#### [What to produce]
Reproduce exactly, and only, the lines running from the start of the entries below to the line containing "# along +X.".

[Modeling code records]
• • • • •
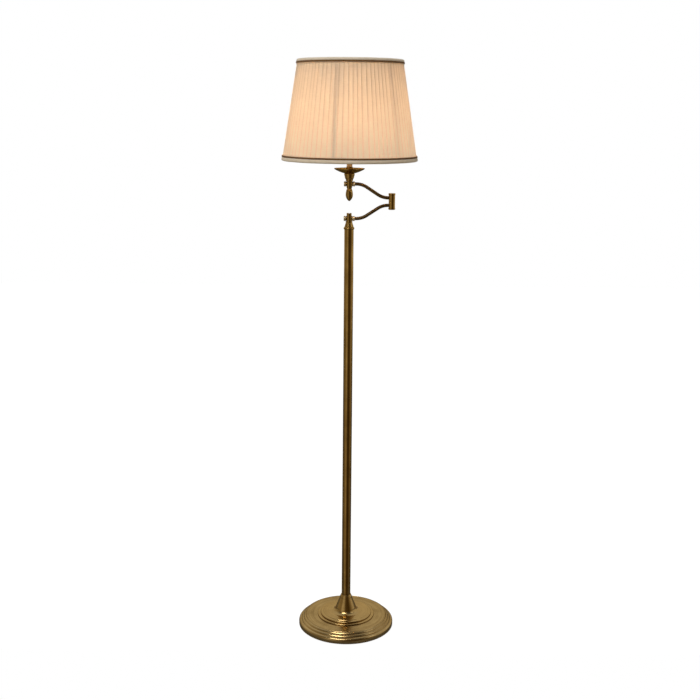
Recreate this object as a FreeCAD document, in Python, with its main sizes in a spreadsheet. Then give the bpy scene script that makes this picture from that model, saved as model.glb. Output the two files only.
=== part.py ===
import FreeCAD, Part
import math
import os
import re
from collections import namedtuple

import Sketcher

# A bridge floor lamp: a weighted round base, a pole in two lengths, a folding swing arm that
# pivots on the pole and at its elbow, and a head with a drip dish, a lampholder and a pleated
# shade. Millimetres. The origin is on the floor under the pole, +Z is up and both arms lie
# along +X.

SIZES = {
    # threads, fits and washers
    "stem_radius": 5.0,
    "stem_bore": 3.2,
    "thread_gap": 0.05,
    "running_gap": 0.05,
    "bolt_gap": 0.3,
    "washer_radius": 7.6,
    "washer_thickness": 0.6,
    "lead_radius": 2.4,
    "lead_gap": 0.1,
    # base: felt, spun cover and cast weight
    "felt_radius": 132.0,
    "felt_thickness": 2.5,
    "base_radius": 136.0,
    "cover_wall": 1.5,
    "rim_height": 8.0,
    "rim_round_width": 7.5,
    "rim_round_height": 7.5,
    "groove_width": 1.6,
    "groove_depth": 0.9,
    "bead_bulge": 0.6,
    "plate_radius": 115.4,
    "plate_edge_height": 27.0,
    "cover_height": 28.2,
    "seat_radius": 84.0,
    "weight_radius": 125.0,
    "weight_thickness": 18.0,
    "weight_chamfer": 4.0,
    "hub_radius": 32.0,
    "recess_radius": 22.0,
    "recess_depth": 18.5,
    "channel_width": 7.0,
    "cord_height": 5.0,
    "cord_bend_radius": 5.5,
    "gland_radius": 4.0,
    "gland_flange_radius": 4.9,
    "gland_flange_thickness": 2.0,
    "gland_length": 7.0,
    # base: fastening and trumpet foot
    "base_washer_radius": 14.0,
    "base_washer_thickness": 2.0,
    "base_nut_width": 17.0,
    "base_nut_height": 8.0,
    "flare_height": 51.3,
    "flare_wall": 1.6,
    "flare_top_thickness": 4.0,
    "flare_top_radius": 17.5,
    "foot_radius": 81.5,
    "foot_height": 3.6,
    "foot_round": 2.4,
    "foot_width": 10.5,
    "disc_radius": 73.0,
    "disc_height": 7.4,
    "disc_round": 2.4,
    "disc_ring_radius": 64.0,
    "disc_ring_step": 0.8,
    "throat_foot_radius": 45.0,
    "throat_foot_height": 9.8,
    "throat_radius": 29.0,
    "throat_height": 22.3,
    # pole
    "collar_radius": 17.5,
    "collar_mid_radius": 15.9,
    "collar_mid_height": 5.5,
    "collar_lip": 1.1,
    "collar_height": 9.5,
    "collar_floor": 2.0,
    "pole_radius": 12.7,
    "pole_wall": 1.2,
    "lower_pole_length": 598.0,
    "upper_pole_length": 467.5,
    "foot_plug_length": 22.0,
    "coupler_flange": 1.0,
    "coupler_inset": 0.3,
    "coupler_spigot": 20.0,
    "coupler_bore": 8.0,
    "cap_height": 22.0,
    "cap_spigot": 15.0,
    "cap_lip_radius": 13.4,
    "cap_bead_radius": 14.5,
    "cap_bead_height": 6.4,
    "cap_bell_radius": 12.4,
    "cap_waist_radius": 9.0,
    "cap_waist_height": 4.0,
    # swing arm: cross blocks, tubes and elbow
    "block_radius": 8.2,
    "block_height": 13.0,
    "boss_radius": 5.6,
    "boss_reach": 9.0,
    "end_cap_radius": 6.7,
    "end_cap_length": 5.6,
    "end_cap_round": 1.6,
    "collar_length": 6.0,
    "arm_collar_radius": 6.7,
    "arm_collar_round": 1.2,
    "arm_radius": 4.5,
    "arm_bore": 3.4,
    "arm_rise": 36.0,
    "arm_bend_radius": 50.0,
    "arm_bend_start": 19.0,
    "arm_bend_end": 104.0,
    "elbow_offset": 114.0,
    "knuckle_radius": 8.6,
    "knuckle_inner": 9.7,
    "knuckle_outer": 7.1,
    "socket_depth": 3.0,
    "elbow_cap_height": 4.5,
    "elbow_cap_radius": 9.3,
    "elbow_cap_round": 1.2,
    "elbow_foot_round": 2.4,
    "elbow_spigot": 3.0,
    "pivot_nut_radius": 6.7,
    "pivot_nut_height": 7.4,
    "pivot_nut_cap": 1.8,
    "pivot_slot_width": 2.0,
    "pivot_slot_depth": 1.6,
    # head: finial, vase, drip dish and neck
    "finial_length": 38.0,
    "finial_bore_depth": 13.0,
    "finial_flange_radius": 7.6,
    "finial_flange_height": 1.6,
    "finial_neck_radius": 6.1,
    "finial_neck_drop": 5.0,
    "finial_radius": 9.7,
    "finial_belly_drop": 21.5,
    "finial_shoulder_radius": 8.6,
    "finial_shoulder_drop": 12.0,
    "finial_point_radius": 3.4,
    "finial_point_rise": 1.6,
    "finial_tip_radius": 1.4,
    "finial_flank_radius": 7.6,
    "finial_flank_rise": 7.2,
    "vase_height": 21.5,
    "vase_foot_radius": 9.8,
    "vase_waist_radius": 9.5,
    "vase_waist_height": 2.4,
    "vase_flare_radius": 11.9,
    "vase_flare_height": 8.0,
    "vase_neck_radius": 13.2,
    "vase_bead_radius": 14.1,
    "vase_bead_height": 7.0,
    "dish_radius": 41.0,
    "dish_floor_radius": 16.5,
    "dish_height": 12.5,
    "dish_lip": 2.6,
    "dish_lip_width": 1.2,
    "dish_belly_radius": 28.2,
    "dish_belly_height": 4.2,
    "dish_wall": 1.3,
    "cup_radius": 11.5,
    "cup_floor": 2.0,
    "cup_height": 15.0,
    "cup_foot_height": 3.0,
    "cup_neck_radius": 8.8,
    "neck_radius": 7.6,
    "neck_bore": 6.0,
    "neck_length": 43.3,
    # lampholder and bulb
    "holder_foot_radius": 10.5,
    "holder_radius": 20.0,
    "holder_wall": 1.4,
    "holder_cap_height": 20.0,
    "holder_foot_height": 2.8,
    "holder_foot_thickness": 5.6,
    "holder_shoulder_height": 14.0,
    "holder_shell_length": 37.0,
    "core_thickness": 12.0,
    "contact_bore": 4.0,
    "sleeve_wall": 0.7,
    "bulb_cap_radius": 13.2,
    "bulb_cap_height": 25.0,
    "bulb_cap_gap": 0.2,
    "contact_height": 3.0,
    "glass_wall": 0.9,
    "glass_neck_height": 5.0,
    "glass_throat_radius": 17.3,
    "glass_throat_height": 19.0,
    "globe_radius": 30.0,
    "globe_height": 50.0,
    "globe_shoulder_radius": 24.6,
    "shade_nut_radius": 27.0,
    "shade_nut_height": 4.0,
    # shade and its frame
    "fitter_rise": 21.0,
    "fitter_radius": 29.0,
    "fitter_thickness": 2.0,
    "shade_drop": 53.8,
    "shade_height": 257.2,
    "shade_bottom_radius": 178.8,
    "shade_top_radius": 137.8,
    "shade_thickness": 1.6,
    "lining_thickness": 0.6,
    "lining_inset": 7.0,
    "wire_radius": 1.75,
    "wire_gap": 0.25,
    "weld_gap": 0.05,
    "ring_inset": 3.2,
    "spoke_gap": 0.7,
    "braid_edge": 1.6,
    "braid_gap": 0.2,
    "braid_thickness": 1.2,
    "bottom_stripe_inset": 8.2,
    "top_stripe_inset": 5.0,
    "stripe_height": 4.4,
    "stripe_thickness": 0.8,
}

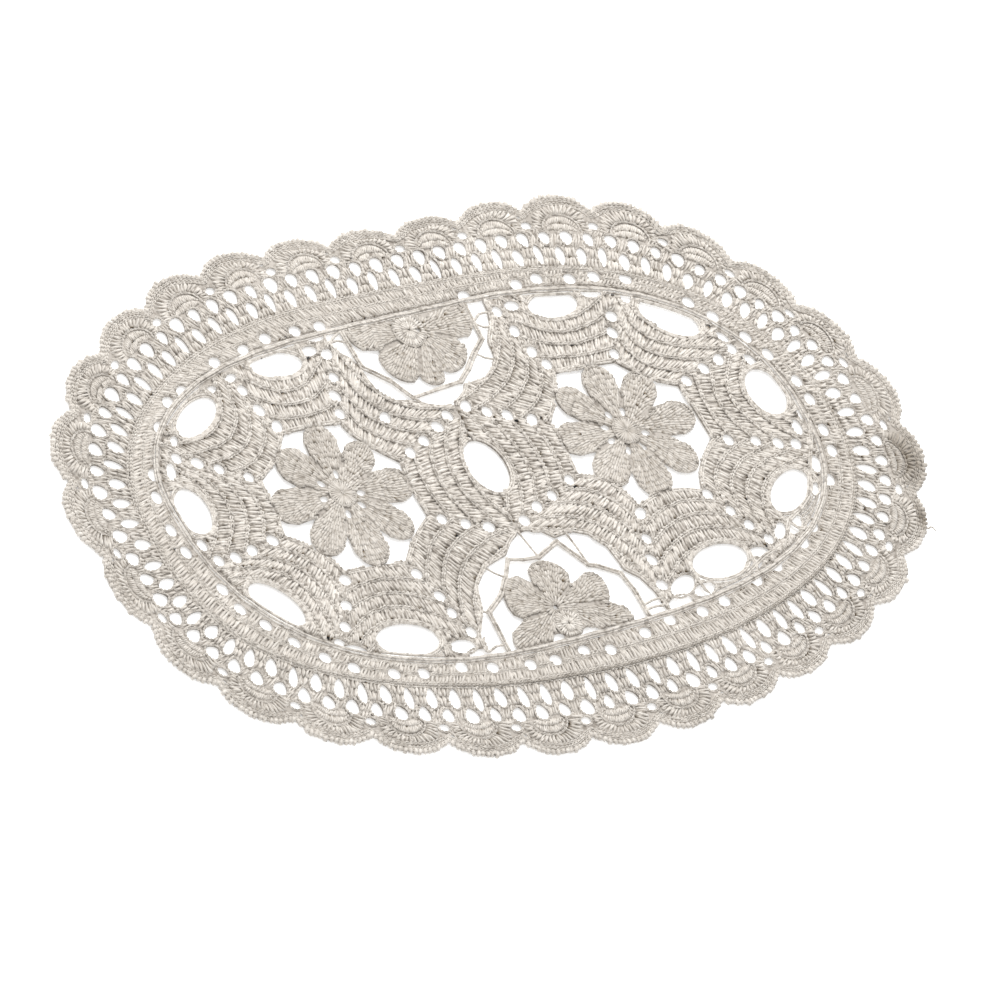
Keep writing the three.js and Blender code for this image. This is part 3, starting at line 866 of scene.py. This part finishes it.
band = {
    "rows": 2, "post": (1.8, 2.0, 1.3, 0.3, 0.3), "hole": (3.3, 2.7), "holeRing": (0.6, 1.3, 1.3),
    "topZ": (1.65, 1.9), "topChain": (2.0, 2.1), "chains": ((0.14, 2.0, 1.6, 1.5), (0.8, 2.1, 1.3, 1.6)),
    "chainLoose": 0.15, "clear": 0.5, "shade": 0.4, "clothZ": 1.15, "flat": (0.95, 0.0145),
    "seam": (2.0, 1.5, 2.1, 0.1), "seamPlace": 1.1, "seamShade": 0.9, "seamLeft": -75, "seamTop": 12,
}
bandHoles = [
    (72, 94), (118, 86), (141, -58), (150, -51), (-139, 71), (-149, 67), (-160, 55.5), (-115, 82),
    (-97, 85.5), (-83, 89), (-66, 90), (-52, 90), (30, 92), (60, 93), (89, 91), (102, 90), (144.5, 69),
    (153.5, 60), (165, 47), (172, 36.5), (180, 21), (182, 11), (181, -5), (180, -16), (171, -30),
    (121, -67), (107, -72), (85, -79), (71, -82), (52, -83), (36, -87), (14, -92), (0, -90), (-17, -92),
    (-31, -92), (-51, -90), (-67, -87), (-88, -86.5), (-103, -84), (-122, -77.5), (-134, -70), (-146, -60),
    (-156, -49), (-165, -39), (-169, -28), (-178, -7), (-180, 5), (-179, 22), (-175, 33),
]

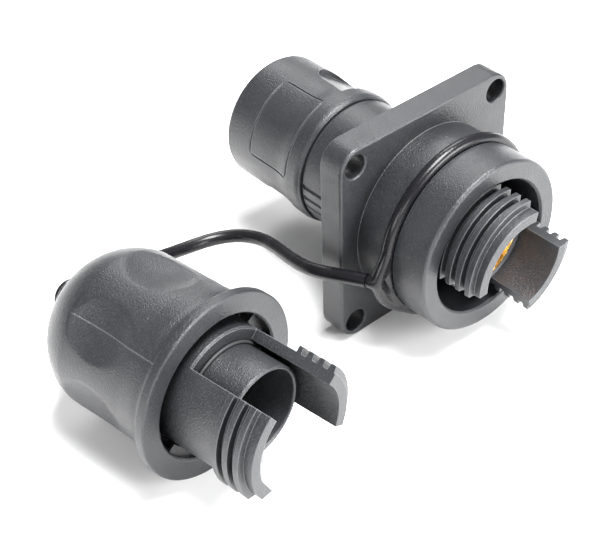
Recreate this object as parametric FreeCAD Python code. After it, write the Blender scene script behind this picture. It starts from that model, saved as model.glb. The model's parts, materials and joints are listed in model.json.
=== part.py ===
import FreeCAD, Part
import math
import os
from FreeCAD import Vector

# Panel receptacle for one power conductor, with its screw-on sealing cap on a rubber tether.
#
# Frame: millimetres, +Z up, the mating side looks along -Y, +X to the right of someone facing it.
# The origin is on the receptacle's axis, in the flange's rear face, which seats on the panel.
# "u" is the distance in front of that face along the axis, so a point at u lies at y = -u.
# Angles run from +X towards +Z, anticlockwise as seen from the mating side.
# The cap has the same kind of frame of its own, with u = 0 on its front ring, and is then placed.

FORWARD = Vector(0, -1, 0)

# --- Flange and collar -------------------------------------------------------------------
FLANGE_SIDE = 40.0
FLANGE_T = 4.9
FLANGE_CORNER_R = 4.1
FLANGE_EDGE_R = 0.5
BOLT_SPACING = 33.3
BOLT_HOLE_R = 2.2
BOLT_HOLE_CHAMFER = 0.2
COLLAR_R = 16.25
COLLAR_FRONT = FLANGE_T + 15.7
COLLAR_EDGE = 0.7
CAVITY_R = 12.6
CAVITY_FLOOR = 2.4
SNAP_GROOVE_R = 13.05
GROOVE_R = 15.1
GROOVE_FROM, GROOVE_TO = 10.8, 13.5

# --- Spigot behind the flange ------------------------------------------------------------
SPIGOT_R = 12.2
SPIGOT_END = -13.8
FLUTES = 6               # on each lower side
FLUTE_FROM = 177.0
FLUTE_STEP = 11.0
FLUTE_R = 0.5
FLUTE_DEPTH = 0.35
THREAD_MAJOR_R = 10.2
THREAD_MINOR_R = 9.75
THREAD_PITCH = 1.5
THREAD_END = -27.0
GLAND_BORE_R = 8.8
INSERT_BORE_R = 10.95
INSERT_REAR = -9.0
SEAL_GROOVE_R = (14.0, 16.0)
SEAL_GROOVE_DEPTH = 1.4
SEAL_SECTION_R = 0.9

# --- Thread on the jaws --------------------------------------------------------------------
RIB_PITCH = 2.18         # single start, right-hand
RIB_CREST = 1.0
RIB_ROOT = 1.4
RIB_HEIGHT = 1.1

# --- Receptacle insert and contact -------------------------------------------------------
WIDE_JAW = (77.5, 182.0)
NARROW_JAW = (-75.5, -3.0)
JAW_R_OUT = 10.75
JAW_R_IN = 8.95
JAW_ROOT = 11.3
TUBE_END = 19.5
JAW_END = FLANGE_T + 23.3
TUBE_BORE_R = 8.5
RIB_FROM = 19.6
WIDE_RIB_TO = 27.08      # a plain land is left before the wide jaw's end
RIB_AT = (23.5, 77.5)    # a point on the rib's middle: u, angle
CONTACT_R_OUT = 8.48
CONTACT_R_IN = 8.1
CONTACT_FLOOR = 1.0
CONTACT_FRONT = 19.2
BARREL_R_OUT = 6.3
BARREL_R_IN = 5.0
BARREL_END = -13.5
BAND_FROM, BAND_TO = 8.0, 18.7
BAND_R_IN = 7.78
LOUVRES = 24

# --- Back shell and cable gland ------------------------------------------------------------
SHELL_FRONT = -14.2
SHELL_REAR = -35.5
SHELL_R = 12.35
SHELL_BAND_R = 12.9
SHELL_BORE_R = 10.45
SHELL_SHOULDER = -28.3
CABLE_HOLE_R = 7.0
FLAT_ANGLES = (55.0, 235.0)
FLAT_OFFSET = 11.2
FLAT_FROM, FLAT_TO = 18.0, 28.4
FLAT_RUN_OUT_R = 5.4
LABEL_ANGLES = (103.0, 178.6)
LABEL_U = (-28.6, -17.8)
LABEL_LINE = 0.32
LABEL_DEPTH = 0.18
BUSH_R = (6.6, 7.75)
CAGE_R = (7.85, 8.65)
CAGE_SLOTS = 8

# --- Tether --------------------------------------------------------------------------------
LOOP_R = 16.35
LOOP_CORD_R = 1.2
LOOP_U = (GROOVE_FROM + GROOVE_TO) / 2
WEB_FEET = (175.0, 213.0)
STRAND_R = 1.25
STUB_LENGTH = 1.6
# The strand's centre line, from the loop's stub to the eyelet's stub.
ROUTE = [
    (-19.4, -10.6, -2.4),
    (-20.9, -7.0, -2.8),
    (-22.3, -3.4, -3.5),
    (-23.1, 0.8, -4.3),
    (-22.6, 5.4, -5.3),
    (-21.6, 10.4, -6.3),
    (-21.1, 15.3, -7.3),
    (-22.9, 19.7, -8.1),
    (-26.6, 22.5, -8.6),
    (-31.5, 23.3, -8.3),
    (-37.0, 22.9, -7.0),
    (-42.2, 22.3, -5.3),
    (-47.0, 21.8, -4.1),
    (-51.6, 21.2, -3.5),
]

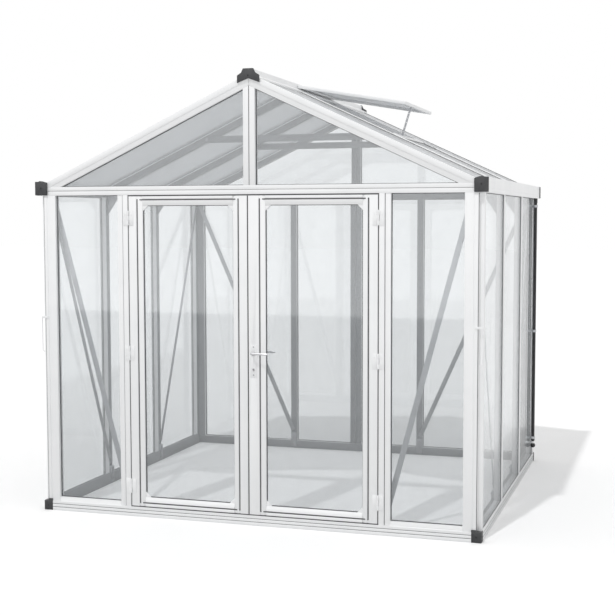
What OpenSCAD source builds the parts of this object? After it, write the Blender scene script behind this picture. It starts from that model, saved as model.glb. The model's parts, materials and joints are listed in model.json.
• • • • •
#### [Expected answer]
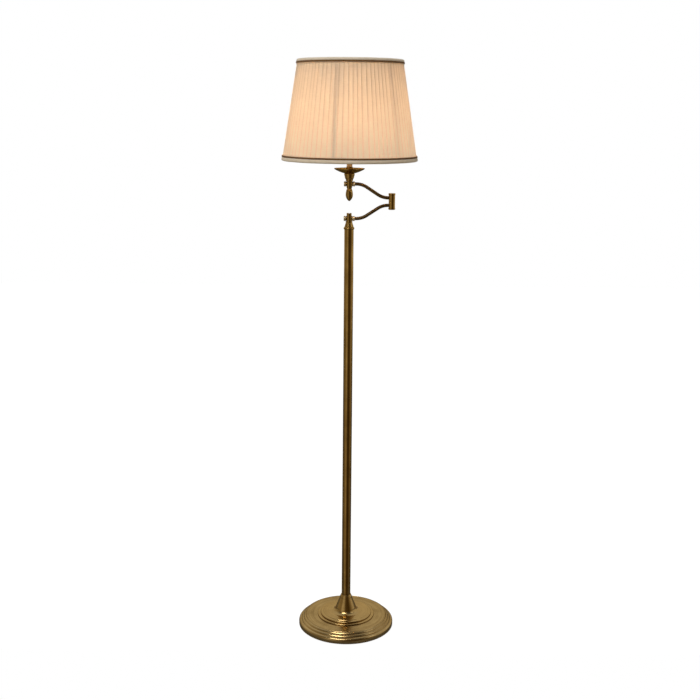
Recreate this object as a FreeCAD document, in Python, with its main sizes in a spreadsheet. Then give the bpy scene script that makes this picture from that model, saved as model.glb. Output the two files only.
=== part.py ===
import FreeCAD, Part
import math
import os
import re
from collections import namedtuple

import Sketcher

# A bridge floor lamp: a weighted round base, a pole in two lengths, a folding swing arm that
# pivots on the pole and at its elbow, and a head with a drip dish, a lampholder and a pleated
# shade. Millimetres. The origin is on the floor under the pole, +Z is up and both arms lie
# along +X.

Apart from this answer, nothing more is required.